Fiction writers plan almost obsessively. You’ll find writers who have devoted whole journals or years toward planning the substance and course of a story. André Gide, for instance, posited that he found planning his works—in particular “The Counterfeiters”—far more interesting than writing the works themselves. Nearly every author worth their clout—or not—kept journals of their plans for work.

It’s the same for nonfiction. Henry David Thoreau ranks high on famous journal keepers, considering that 1) He kept it up nearly his entire adult life and 2) He often repeated important tidbits from his journal in his published writing.

You can tell when authors have a plan. If you look at the works of, say, a satirist like Sinclair Lewis or Evelyn Waugh, you can see quite well the mechanistic thought at work under the ribbing of the text. “Yes, and here is where we’ll satirize the landed gentry,” they’ll say. “Oh, and this will be a perfect spot to put in the comment about air pollution.” Or: “We mustn’t forget to include the political straw man.”

You may think such planning is anathema to the process of creating art. And it is. Kind of. But only when you think that writing is a plan and not a process. Because while a plan never hurts, a plan isn’t everything, and really isn’t anything unless you allot for spontaneity in writing.

Like with planned writing, spontaneous writing can be recognized, although it’s always iffy. In the best cases, spontaneity manifests itself as a happy quirk or something shaken out from the ironclad plan. More often than not, spontaneity in writing is when you’re writing toward something, and the right thing—for the scene, for the work, for the situation—just happens, without feeling forced.

Here’s one example, from “Humboldt’s Gift” Humboldt is trying, insistently but without malice, to court Ginnie, an acquaintance of the narrator’s girlfriend. After she closes the door on him, leaving him at her threshold, he proceeds to blurt out, relishing the joke, “You don’t know what you’re missing. I’m a poet. I have a big cock.”

I would like to think, when Saul Bellow was writing “Humboldt’s Gift,” that this line was not planned out, since it is an indelible caricature of Von Humboldt Fleisher. It jumps out at you.

Another example comes from a book that was very planned out, in style and substance, yet still has its share of spontaneity. “Brideshead Revisited,” by Evelyn Waugh, is a rumination on adultery, English nobility and Catholicism. It’s not very subtle. I can, however, think of one moment that seems almost inexplicable, yet its inclusion makes perfect sense. It’s a minor detail, hardly touched upon, but it’s one I’ve remembered. I’m talking, of course, about the tortoise.

In “Brideshead Revisited,” one character, Rex Mottram, presents a jewel-encrusted tortoise to Julia Flyte, whom he is wooing. Now, he does not give her a fake tortoise. No no no. He gives her a live tortoise whose shell has been studded with real jewels. The tortoise, I might add, proceeds to disappear; the house thinks it might have buried itself.

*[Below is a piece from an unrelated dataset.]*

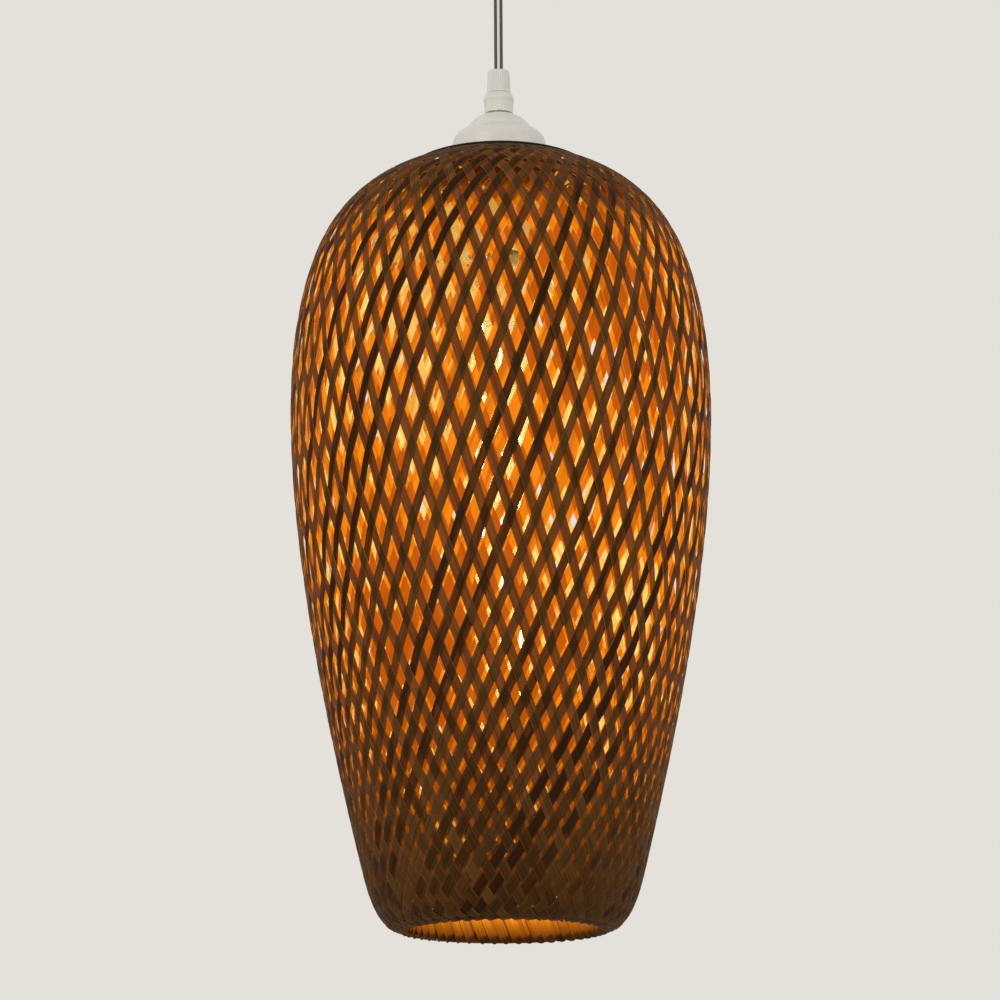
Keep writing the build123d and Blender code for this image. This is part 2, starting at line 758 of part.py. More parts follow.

It’s perfectly ridiculous. Waugh could have had Rex give anything to Julia and had both Rex’s latent cruelty and innate gaudiness come across, but he chose a tortoise? Great.

There are plenty of other examples of spontaneity in literature, but I’ll leave off with this. The reason I admire what I see as “spontaneous” in literature relates to an image John Steinbeck postulated in a letter to his editor, Pascal Covici. Steinbeck talked about places on the page that were bright spots, which poked through the text like gold through ore. In phrase and in plot, that is what spontaneity signifies for me: bright spots.